(TASK GOAL): Copy out each line of the material below with no changes.

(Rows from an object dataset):
#####
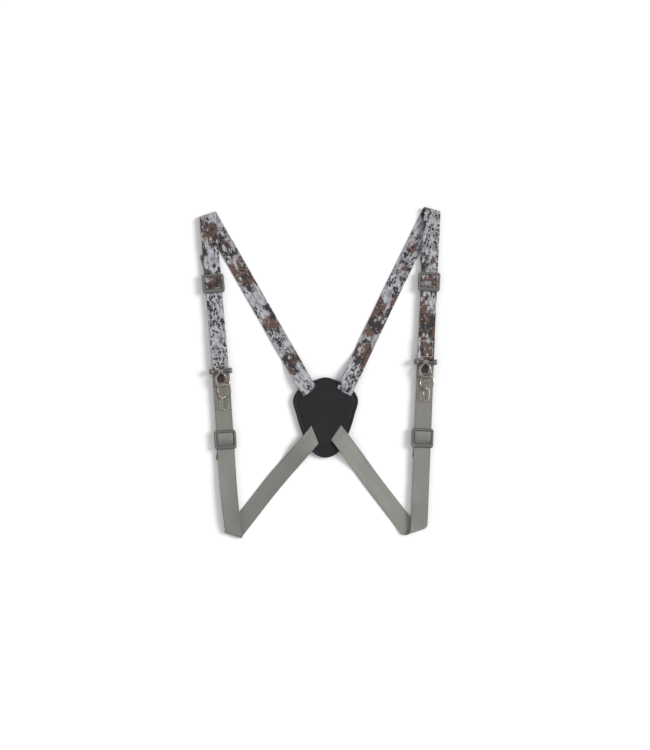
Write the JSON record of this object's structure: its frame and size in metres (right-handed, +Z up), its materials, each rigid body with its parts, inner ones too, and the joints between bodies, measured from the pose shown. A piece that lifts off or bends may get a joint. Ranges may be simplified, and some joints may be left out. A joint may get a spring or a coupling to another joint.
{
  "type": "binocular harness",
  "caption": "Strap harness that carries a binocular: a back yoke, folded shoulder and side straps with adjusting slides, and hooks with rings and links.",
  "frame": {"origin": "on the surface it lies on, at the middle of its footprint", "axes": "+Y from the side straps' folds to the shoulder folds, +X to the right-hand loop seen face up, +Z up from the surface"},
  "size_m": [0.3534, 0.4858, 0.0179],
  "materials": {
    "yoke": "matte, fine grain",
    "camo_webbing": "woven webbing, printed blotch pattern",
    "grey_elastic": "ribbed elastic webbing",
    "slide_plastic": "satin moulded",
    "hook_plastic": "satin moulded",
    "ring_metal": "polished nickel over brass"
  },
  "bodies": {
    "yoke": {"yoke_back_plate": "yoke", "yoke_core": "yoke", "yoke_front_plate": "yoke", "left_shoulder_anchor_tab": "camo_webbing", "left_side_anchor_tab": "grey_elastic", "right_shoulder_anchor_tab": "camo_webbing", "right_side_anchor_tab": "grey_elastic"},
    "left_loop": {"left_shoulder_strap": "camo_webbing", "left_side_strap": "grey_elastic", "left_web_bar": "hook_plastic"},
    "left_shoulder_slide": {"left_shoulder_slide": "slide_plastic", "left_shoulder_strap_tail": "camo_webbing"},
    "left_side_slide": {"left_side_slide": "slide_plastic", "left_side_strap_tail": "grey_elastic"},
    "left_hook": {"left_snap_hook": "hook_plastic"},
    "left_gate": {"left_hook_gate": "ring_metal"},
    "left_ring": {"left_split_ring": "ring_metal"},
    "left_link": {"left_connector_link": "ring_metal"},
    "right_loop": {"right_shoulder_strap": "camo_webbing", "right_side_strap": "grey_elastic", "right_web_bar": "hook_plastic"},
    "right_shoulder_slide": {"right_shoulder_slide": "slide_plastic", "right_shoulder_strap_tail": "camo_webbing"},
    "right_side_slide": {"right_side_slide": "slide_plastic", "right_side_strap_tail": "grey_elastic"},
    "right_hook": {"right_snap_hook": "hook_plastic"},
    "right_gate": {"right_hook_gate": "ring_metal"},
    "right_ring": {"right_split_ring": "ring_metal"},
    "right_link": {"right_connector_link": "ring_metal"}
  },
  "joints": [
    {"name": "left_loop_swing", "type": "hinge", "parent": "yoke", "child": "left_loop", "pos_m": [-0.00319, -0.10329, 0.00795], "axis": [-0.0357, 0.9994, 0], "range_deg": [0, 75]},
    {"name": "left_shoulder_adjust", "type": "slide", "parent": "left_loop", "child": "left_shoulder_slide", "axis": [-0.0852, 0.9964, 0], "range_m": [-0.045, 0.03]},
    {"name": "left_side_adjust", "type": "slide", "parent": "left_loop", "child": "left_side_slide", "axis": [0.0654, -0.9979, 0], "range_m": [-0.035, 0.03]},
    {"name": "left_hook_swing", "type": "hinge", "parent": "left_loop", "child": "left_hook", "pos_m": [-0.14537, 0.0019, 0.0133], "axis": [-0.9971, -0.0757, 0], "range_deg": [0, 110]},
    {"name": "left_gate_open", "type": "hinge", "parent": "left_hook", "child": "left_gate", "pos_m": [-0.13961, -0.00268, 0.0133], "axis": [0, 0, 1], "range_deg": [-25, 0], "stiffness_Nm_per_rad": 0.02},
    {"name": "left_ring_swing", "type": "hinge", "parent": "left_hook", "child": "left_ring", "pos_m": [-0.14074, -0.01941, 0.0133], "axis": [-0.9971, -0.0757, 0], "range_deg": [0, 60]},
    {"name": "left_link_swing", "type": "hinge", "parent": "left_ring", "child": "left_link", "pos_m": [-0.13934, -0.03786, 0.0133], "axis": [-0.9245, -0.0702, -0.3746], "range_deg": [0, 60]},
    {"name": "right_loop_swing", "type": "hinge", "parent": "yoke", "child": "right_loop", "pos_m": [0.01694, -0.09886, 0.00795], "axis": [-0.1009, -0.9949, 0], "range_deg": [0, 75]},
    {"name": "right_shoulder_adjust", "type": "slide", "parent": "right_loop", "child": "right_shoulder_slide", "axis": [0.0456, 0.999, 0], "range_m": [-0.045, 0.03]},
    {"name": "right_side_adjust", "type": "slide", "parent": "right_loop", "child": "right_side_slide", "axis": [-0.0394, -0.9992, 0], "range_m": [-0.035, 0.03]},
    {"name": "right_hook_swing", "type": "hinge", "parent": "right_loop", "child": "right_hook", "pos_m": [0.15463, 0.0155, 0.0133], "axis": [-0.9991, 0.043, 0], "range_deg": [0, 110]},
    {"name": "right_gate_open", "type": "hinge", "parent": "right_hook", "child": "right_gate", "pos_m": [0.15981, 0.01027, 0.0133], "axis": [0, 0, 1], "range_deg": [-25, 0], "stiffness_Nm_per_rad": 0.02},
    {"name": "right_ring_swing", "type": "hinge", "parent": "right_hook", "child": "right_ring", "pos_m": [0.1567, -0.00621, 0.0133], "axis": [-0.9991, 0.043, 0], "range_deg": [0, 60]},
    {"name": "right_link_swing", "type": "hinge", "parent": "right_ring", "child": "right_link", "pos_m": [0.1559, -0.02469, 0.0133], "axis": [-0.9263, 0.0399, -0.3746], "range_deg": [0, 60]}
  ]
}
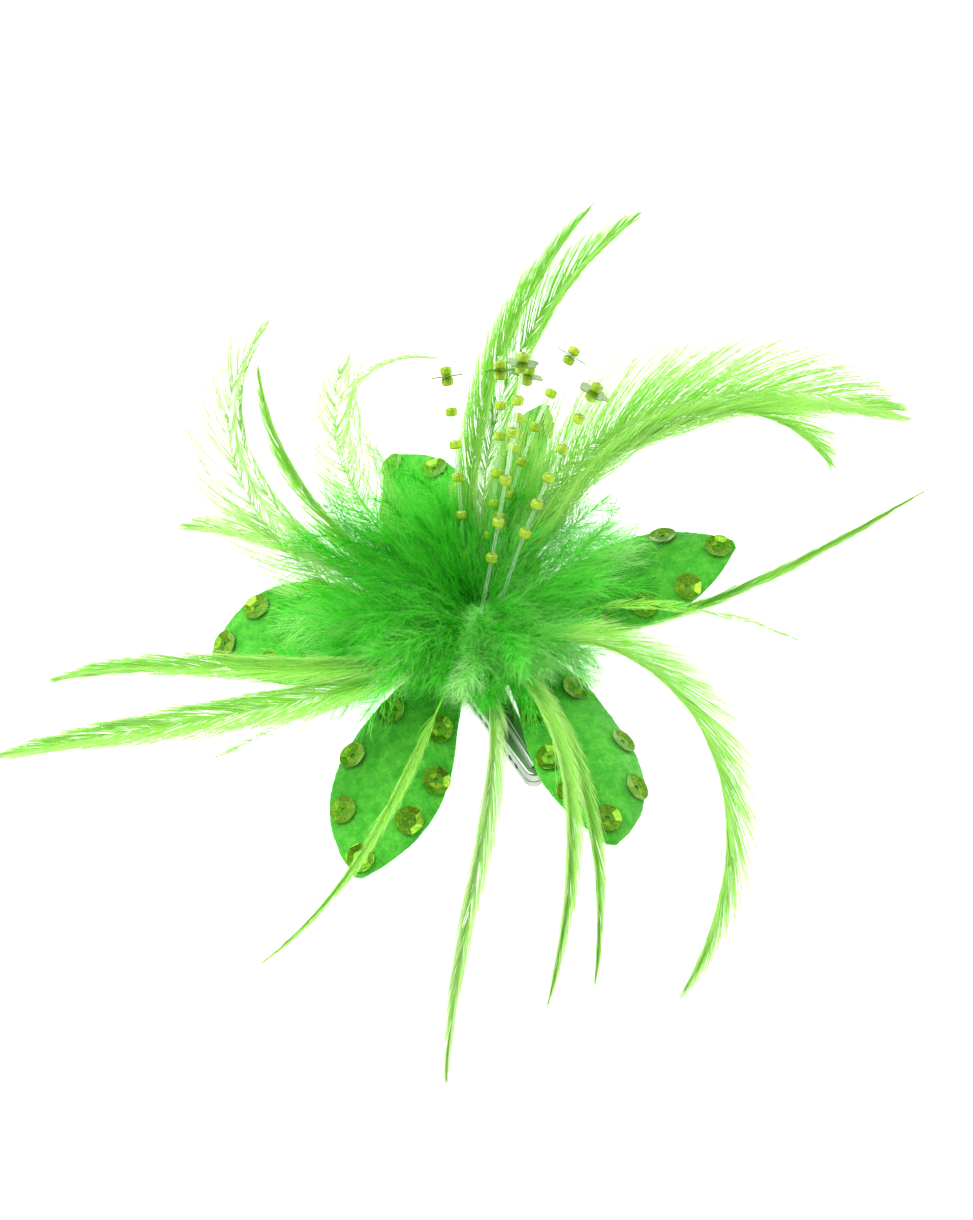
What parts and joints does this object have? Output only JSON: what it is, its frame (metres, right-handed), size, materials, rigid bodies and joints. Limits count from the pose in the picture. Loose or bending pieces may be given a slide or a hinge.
#####
(SOLVED PROBLEM):
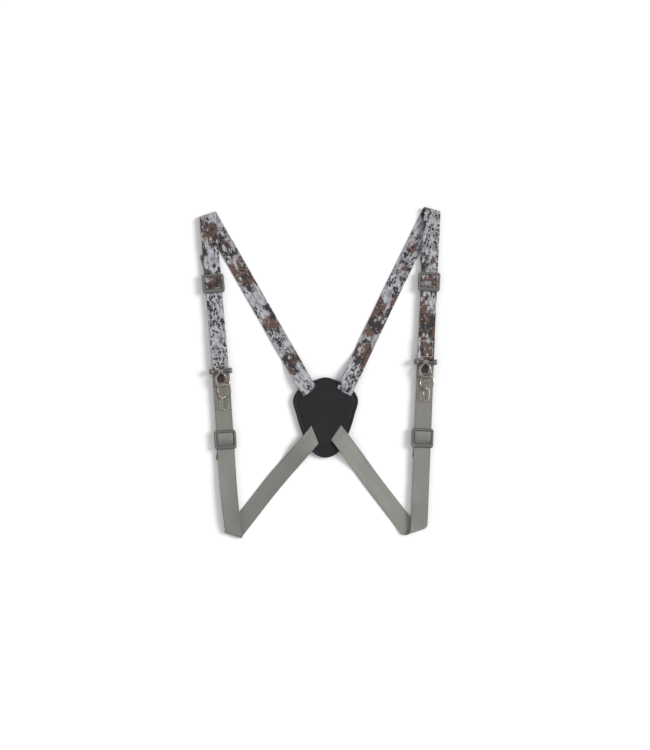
Write the JSON record of this object's structure: its frame and size in metres (right-handed, +Z up), its materials, each rigid body with its parts, inner ones too, and the joints between bodies, measured from the pose shown. A piece that lifts off or bends may get a joint. Ranges may be simplified, and some joints may be left out. A joint may get a spring or a coupling to another joint.
{
  "type": "binocular harness",
  "caption": "Strap harness that carries a binocular: a back yoke, folded shoulder and side straps with adjusting slides, and hooks with rings and links.",
  "frame": {"origin": "on the surface it lies on, at the middle of its footprint", "axes": "+Y from the side straps' folds to the shoulder folds, +X to the right-hand loop seen face up, +Z up from the surface"},
  "size_m": [0.3534, 0.4858, 0.0179],
  "materials": {
    "yoke": "matte, fine grain",
    "camo_webbing": "woven webbing, printed blotch pattern",
    "grey_elastic": "ribbed elastic webbing",
    "slide_plastic": "satin moulded",
    "hook_plastic": "satin moulded",
    "ring_metal": "polished nickel over brass"
  },
  "bodies": {
    "yoke": {"yoke_back_plate": "yoke", "yoke_core": "yoke", "yoke_front_plate": "yoke", "left_shoulder_anchor_tab": "camo_webbing", "left_side_anchor_tab": "grey_elastic", "right_shoulder_anchor_tab": "camo_webbing", "right_side_anchor_tab": "grey_elastic"},
    "left_loop": {"left_shoulder_strap": "camo_webbing", "left_side_strap": "grey_elastic", "left_web_bar": "hook_plastic"},
    "left_shoulder_slide": {"left_shoulder_slide": "slide_plastic", "left_shoulder_strap_tail": "camo_webbing"},
    "left_side_slide": {"left_side_slide": "slide_plastic", "left_side_strap_tail": "grey_elastic"},
    "left_hook": {"left_snap_hook": "hook_plastic"},
    "left_gate": {"left_hook_gate": "ring_metal"},
    "left_ring": {"left_split_ring": "ring_metal"},
    "left_link": {"left_connector_link": "ring_metal"},
    "right_loop": {"right_shoulder_strap": "camo_webbing", "right_side_strap": "grey_elastic", "right_web_bar": "hook_plastic"},
    "right_shoulder_slide": {"right_shoulder_slide": "slide_plastic", "right_shoulder_strap_tail": "camo_webbing"},
    "right_side_slide": {"right_side_slide": "slide_plastic", "right_side_strap_tail": "grey_elastic"},
    "right_hook": {"right_snap_hook": "hook_plastic"},
    "right_gate": {"right_hook_gate": "ring_metal"},
    "right_ring": {"right_split_ring": "ring_metal"},
    "right_link": {"right_connector_link": "ring_metal"}
  },
  "joints": [
    {"name": "left_loop_swing", "type": "hinge", "parent": "yoke", "child": "left_loop", "pos_m": [-0.00319, -0.10329, 0.00795], "axis": [-0.0357, 0.9994, 0], "range_deg": [0, 75]},
    {"name": "left_shoulder_adjust", "type": "slide", "parent": "left_loop", "child": "left_shoulder_slide", "axis": [-0.0852, 0.9964, 0], "range_m": [-0.045, 0.03]},
    {"name": "left_side_adjust", "type": "slide", "parent": "left_loop", "child": "left_side_slide", "axis": [0.0654, -0.9979, 0], "range_m": [-0.035, 0.03]},
    {"name": "left_hook_swing", "type": "hinge", "parent": "left_loop", "child": "left_hook", "pos_m": [-0.14537, 0.0019, 0.0133], "axis": [-0.9971, -0.0757, 0], "range_deg": [0, 110]},
    {"name": "left_gate_open", "type": "hinge", "parent": "left_hook", "child": "left_gate", "pos_m": [-0.13961, -0.00268, 0.0133], "axis": [0, 0, 1], "range_deg": [-25, 0], "stiffness_Nm_per_rad": 0.02},
    {"name": "left_ring_swing", "type": "hinge", "parent": "left_hook", "child": "left_ring", "pos_m": [-0.14074, -0.01941, 0.0133], "axis": [-0.9971, -0.0757, 0], "range_deg": [0, 60]},
    {"name": "left_link_swing", "type": "hinge", "parent": "left_ring", "child": "left_link", "pos_m": [-0.13934, -0.03786, 0.0133], "axis": [-0.9245, -0.0702, -0.3746], "range_deg": [0, 60]},
    {"name": "right_loop_swing", "type": "hinge", "parent": "yoke", "child": "right_loop", "pos_m": [0.01694, -0.09886, 0.00795], "axis": [-0.1009, -0.9949, 0], "range_deg": [0, 75]},
    {"name": "right_shoulder_adjust", "type": "slide", "parent": "right_loop", "child": "right_shoulder_slide", "axis": [0.0456, 0.999, 0], "range_m": [-0.045, 0.03]},
    {"name": "right_side_adjust", "type": "slide", "parent": "right_loop", "child": "right_side_slide", "axis": [-0.0394, -0.9992, 0], "range_m": [-0.035, 0.03]},
    {"name": "right_hook_swing", "type": "hinge", "parent": "right_loop", "child": "right_hook", "pos_m": [0.15463, 0.0155, 0.0133], "axis": [-0.9991, 0.043, 0], "range_deg": [0, 110]},
    {"name": "right_gate_open", "type": "hinge", "parent": "right_hook", "child": "right_gate", "pos_m": [0.15981, 0.01027, 0.0133], "axis": [0, 0, 1], "range_deg": [-25, 0], "stiffness_Nm_per_rad": 0.02},
    {"name": "right_ring_swing", "type": "hinge", "parent": "right_hook", "child": "right_ring", "pos_m": [0.1567, -0.00621, 0.0133], "axis": [-0.9991, 0.043, 0], "range_deg": [0, 60]},
    {"name": "right_link_swing", "type": "hinge", "parent": "right_ring", "child": "right_link", "pos_m": [0.1559, -0.02469, 0.0133], "axis": [-0.9263, 0.0399, -0.3746], "range_deg": [0, 60]}
  ]
}
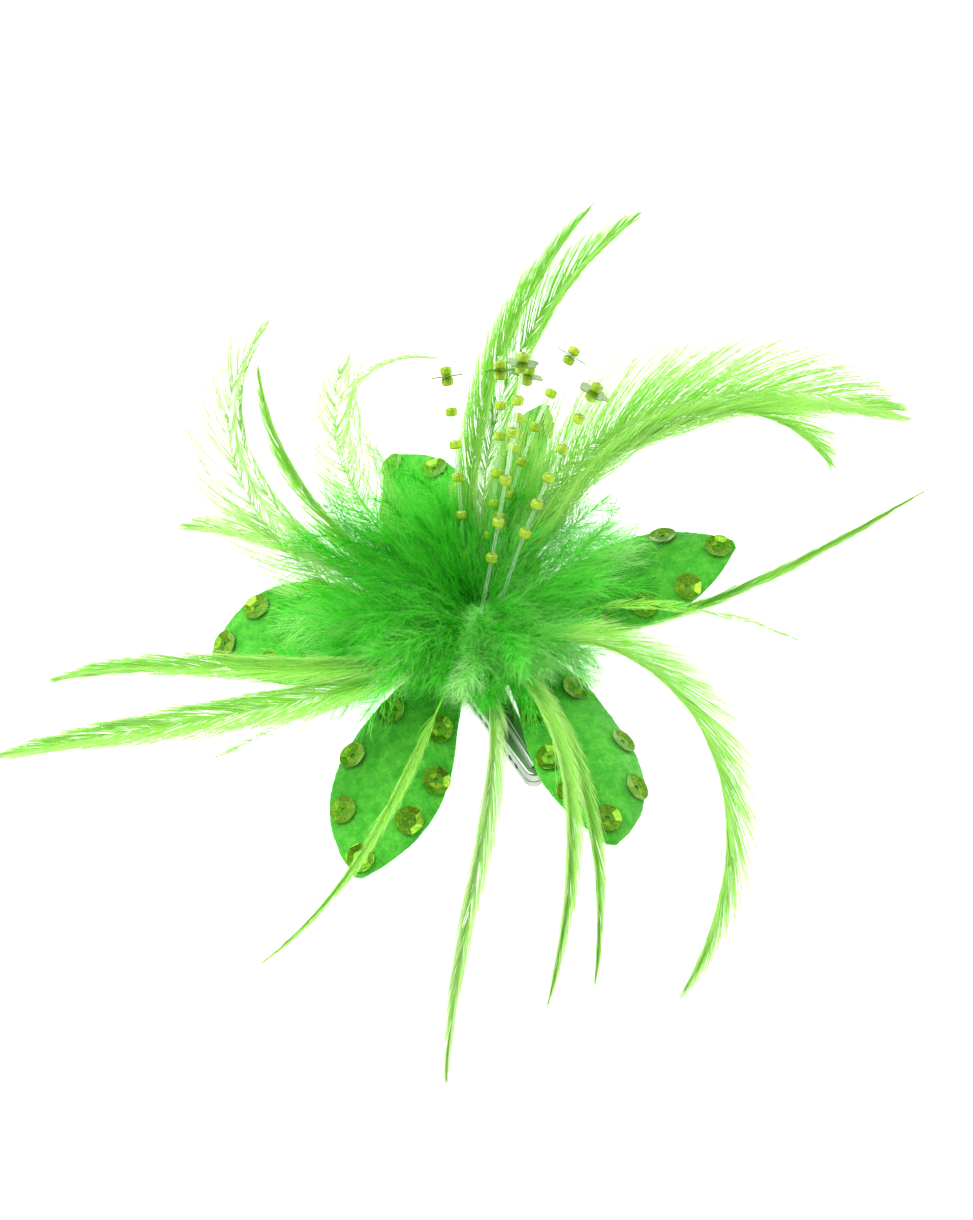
What parts and joints does this object have? Output only JSON: what it is, its frame (metres, right-handed), size, materials, rigid bodies and joints. Limits count from the pose in the picture. Loose or bending pieces may be given a slide or a hinge.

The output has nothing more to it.